At CSU Northridge, Dr. Landis also initiated and directed four precollege programs: Upward Bound; Mathematics, Engineering, Science Achievement (MESA); NSF Research Apprenticeships for Minority High School Students (RAMHSS); and the DOE Prefreshman Engineering Program (PREP).

Dr. Landis is widely published and a frequent speaker on minority engineering education. He edited the NACME/NAMEPA Handbook on Improving the Retention and Graduation of Minoritiesin Engineering which documents the MEP model. He authored a widely distributed monograph for students titled "Academic Gamesmanship: Becoming a 'Master' Engineering Student." His NACME monograph titled "Retention by Design: Achieving Excellence in Minority Engineering Education" provides a blueprint for effective approaches for improving minority engineering student academic success.

Dr. Landis has been actively involved in the dissemination of these approaches. He has served as a technical consultant to over sixty universities, assisting them with the development of their MEPs. Over 400 engineering faculty and MEP staff attended his three-day NSF Chautauqua Short Course titled "Achieving Excellence in Minority Engineering Education" over a six year period. In 1992, he traveled to South Africa under the sponsorship of the United States Information Agency to lecture and conduct workshops on successful approaches to minority engineering education. He serves as a technical consultant the ARCO Foundation's minority engineering student retention program. Through this program, over the past ten years the ARCO Foundation has given over $7 million to MEPs at forty-four universities to implement his "community building/collaborative learning" MEP model.

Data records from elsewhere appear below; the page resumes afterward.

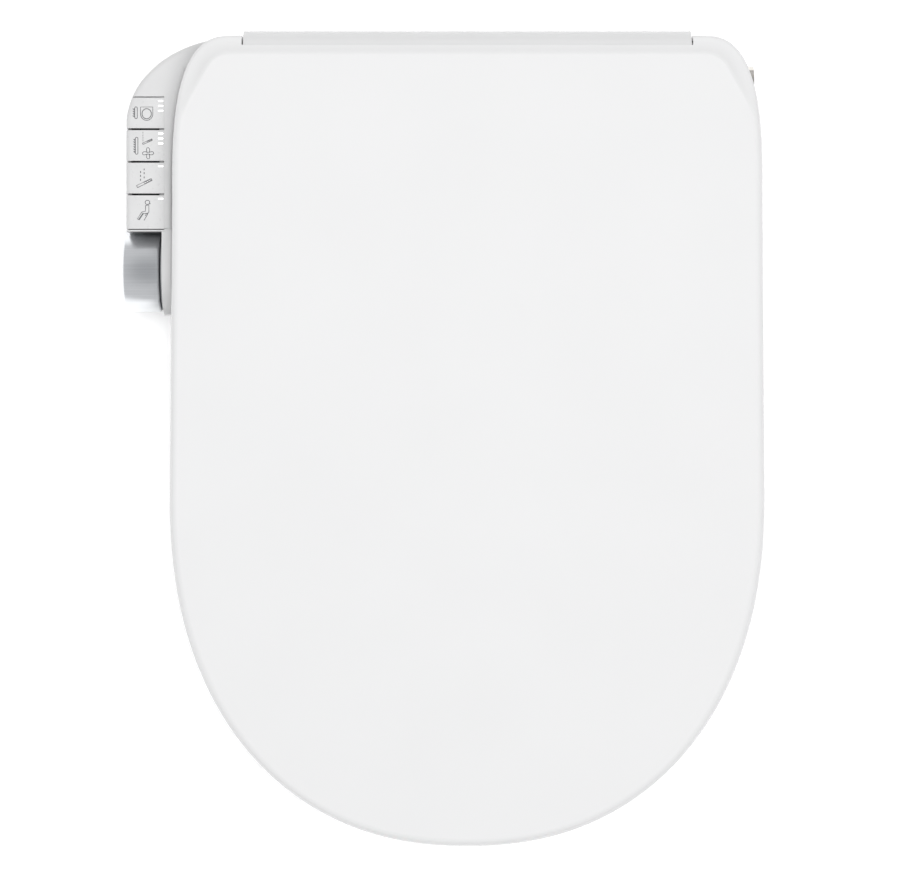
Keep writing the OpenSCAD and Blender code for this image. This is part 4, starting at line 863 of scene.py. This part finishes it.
# ---------------------------------------------------------------- electrics
# The control board is green glass-fibre laminate and the key board black, both with soldered
# parts; a varnished transformer feeds them, and the mains lead enters by a black rubber gland.
def board(name, face_z, mask, mask_light, trace):
    material, tree, shader, place = start_finish(name)
    traces = add(tree, "ShaderNodeTexBrick", {"Vector": place}, Scale=60, Mortar_Size=0.03,
                 Color1=tone(mask), Color2=tone(mask_light), Mortar=tone(trace))
    height = add(tree, "ShaderNodeSeparateXYZ", {"Vector": place}).outputs["Z"]
    above = add(tree, "ShaderNodeMath", {"Value": height}, operation="GREATER_THAN")
    above.inputs[1].default_value = face_z * MM
    parts = add(tree, "ShaderNodeTexVoronoi", {"Vector": place}, Scale=30)
    part_tone = add(tree, "ShaderNodeValToRGB", {"Fac": parts.outputs["Distance"]})
    stops(part_tone, (0.2, tone("1C1D20")), (0.9, tone("3A3B40")))
    mix = add(tree, "ShaderNodeMix", {"Factor": above.outputs[0]}, data_type="RGBA")
    tree.links.new(traces.outputs["Color"], mix.inputs[6])
    tree.links.new(part_tone.outputs["Color"], mix.inputs[7])
    tree.links.new(mix.outputs[2], shader.inputs["Base Color"])
    shader.inputs["Roughness"].default_value = 0.38
    return material


finish("main_board", board("green_laminate_main", 63.7, "1F5C38", "246642", "2F7B52"))
finish("key_board", board("black_laminate_keys", 51.5, "2A2B2C", "303132", "3A3B3C"))

core, tree, shader, place = start_finish("varnished_core_steel")
plates = add(tree, "ShaderNodeTexWave", {"Vector": place}, wave_type="BANDS", bands_direction="X",
             Scale=320, Distortion=0.1)
shade = add(tree, "ShaderNodeValToRGB", {"Fac": plates.outputs["Fac"]})
stops(shade, (0.2, tone("3B3F44")), (0.8, tone("51565C")))
tree.links.new(shade.outputs["Color"], shader.inputs["Base Color"])
bump = add(tree, "ShaderNodeBump", {"Height": plates.outputs["Fac"]}, Strength=0.5, Distance=0.0002)
tree.links.new(bump.outputs["Normal"], shader.inputs["Normal"])
shader.inputs["Metallic"].default_value = 0.4
shader.inputs["Roughness"].default_value = 0.42
finish("power_supply", core)

gland_rubber, tree, shader, place = start_finish("black_cable_rubber")
pores = add(tree, "ShaderNodeTexNoise", {"Vector": place}, Scale=1500, Detail=2)
shade = add(tree, "ShaderNodeValToRGB", {"Fac": pores.outputs["Fac"]})
stops(shade, (0.3, tone("161616")), (0.8, tone("1F1F20")))
tree.links.new(shade.outputs["Color"], shader.inputs["Base Color"])
bump = add(tree, "ShaderNodeBump", {"Height": pores.outputs["Fac"]}, Strength=0.4, Distance=0.00005)
tree.links.new(bump.outputs["Normal"], shader.inputs["Normal"])
shader.inputs["Roughness"].default_value = 0.7
finish("cable_gland", gland_rubber)
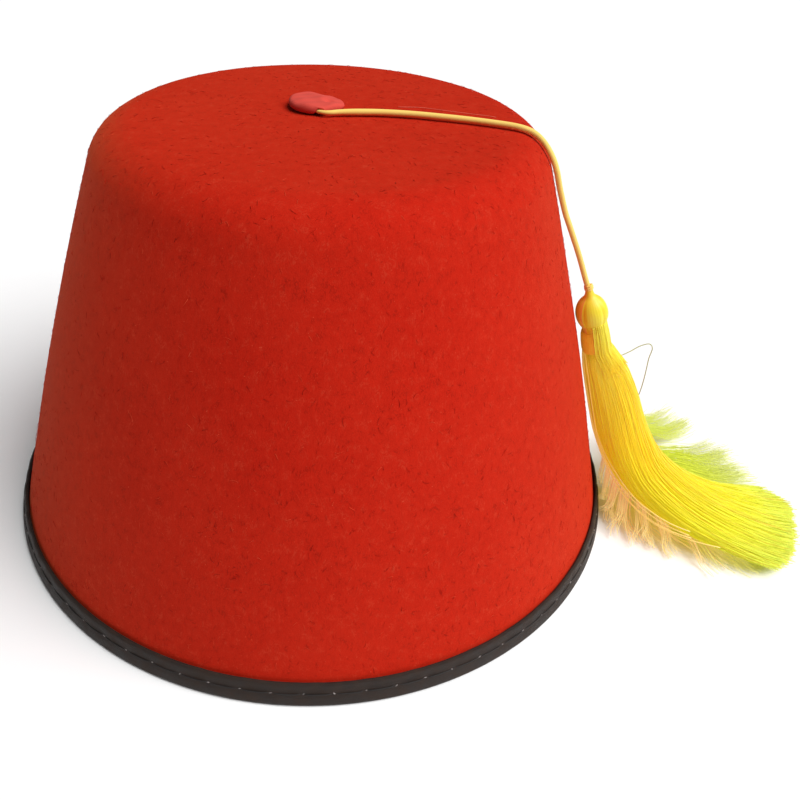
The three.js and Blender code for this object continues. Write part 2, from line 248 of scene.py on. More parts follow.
def tube_mesh(
    name: str,
    paths: np.ndarray,
    radius: np.ndarray,
    sides: int,
    tone: np.ndarray | None = None,
    flat: float = 1.0,
) -> Piece:
    """Make one mesh of closed tubes along paths, as for threads.

    Args:
        name: the piece's name.
        paths: tubes by rings by x, y, z.
        radius: the tubes' radius, which broadcasts to tubes by rings.
        sides: corners of each ring.
        tone: one value for each tube, kept on its points as the attribute "tone".
        flat: share of the radius that is left in the second direction of the section.

    Returns:
        The piece. Its attribute "along" runs from 0 to 1 on each tube.
    """
    tubes, rings, _ = paths.shape
    radius = np.broadcast_to(radius, (tubes, rings))[..., None]
    tangents = unit(np.gradient(paths, axis=1))
    normals = np.empty_like(paths)
    helper = np.where(np.abs(tangents[:, 0, 2:]) < 0.9, [[0, 0, 1.0]], [[1.0, 0, 0]])
    normal = unit(np.cross(tangents[:, 0], helper))
    for ring in range(rings):
        tangent = tangents[:, ring]
        normal = unit(normal - np.sum(normal * tangent, axis=-1, keepdims=True) * tangent)
        normals[:, ring] = normal
    sideways = np.cross(tangents, normals)
    turns = np.arange(sides) * 2 * math.pi / sides
    corners = [
        paths + radius * (math.cos(turn) * normals + flat * math.sin(turn) * sideways)
        for turn in turns
    ]
    points = np.stack(corners, axis=2).reshape(-1, 3)

    grid = np.arange(tubes * rings * sides).reshape(tubes, rings, sides)
    beside = np.roll(grid, -1, axis=2)
    quads = np.stack([grid[:, :-1], beside[:, :-1], beside[:, 1:], grid[:, 1:]], axis=-1)
    faces = quads.reshape(-1, 4).tolist()
    faces += grid[:, 0, ::-1].tolist()
    faces += grid[:, -1].tolist()

    mesh = bpy.data.meshes.new(name)
    mesh.from_pydata(points.tolist(), [], faces)
    note(mesh, "along", np.broadcast_to(np.linspace(0, 1, rings)[None, :, None], grid.shape))
    if tone is not None:
        note(mesh, "tone", np.broadcast_to(tone[:, None, None], grid.shape))
    mesh.shade_smooth()
    mesh.update()
    piece = bpy.data.objects.new(name, mesh)
    bpy.context.scene.collection.objects.link(piece)
    return piece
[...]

Dr. Landis recently completed a three-year NSF Curriculum Development grant "Improving Student Success through a Model 'Introduction to Engineering' Course." An outgrowth of this grant is his text Studying Engineering: A Road Map to a Rewarding Career. Since its publication in 1995, the text has been used by over 32,000 students at more than 200 institutions across the nation in Introduction to Engineering courses that have a focus on student development. He is actively involved in providing support to instructors of "student success" courses. Twice each year he publishes and widely disseminates a newsletter titled Success 101, which provides a forum for the sharing of ideas among individuals teaching such courses. For the past four years, he has conducted an NSF-sponsored Chautauqua short course titled "Enhancing Student Success Through a Model Introduction to Engineering Course" that has been attended by 280 participants.

For the past two years, Dr. Landis has been offering an innovative course titled "Introduction to Engineering for High School Teachers and Counselors." The course, designed to improve the engineering guidance skills of high school teachers and counselors, has been disseminated widely and is beginning to be replicated by other engineering schools.

Dr. Landis is the recipient of numerous awards and honors including the Vincent Bendix Minorities in Engineering Award and the Dow Outstanding Young Faculty Award of the American Society for Engineering Education and the Reginald H. Jones Award of the National Action Council for Minorities in Engineering. He is a Fellow of the American Society for Engineering Education, served for four years on the Executive Board of the ASEE Engineering Dean's Council, and received the ASEE Centennial Medallion for "extraordinary leadership and service in engineering education." He was recognized by the Transportation Foundation of Los Angeles with the 1998 Spirit of Los Angeles Award, and in January, 1999, was one of the first six individuals inducted into the National Association of Minority Engineering Program Adminstrators (NAMEPA) "Hall of Fame" for "exceptional contributions to the Minority Engineering Effort.

In April, 1999, Dr. Landis was selected as the first recipient of the $20,000 Wang Family Excellence Award for extraordinary accomplishments as an administrator in the California State University System. In December, 1999, he received the Presidential Award for Excellence in Science, Mathematics, and Engineering Mentoring. In January 2000, he was honored as one of 100 outstanding college leaders of the 20th century by Black Issues in Higher Education magazine.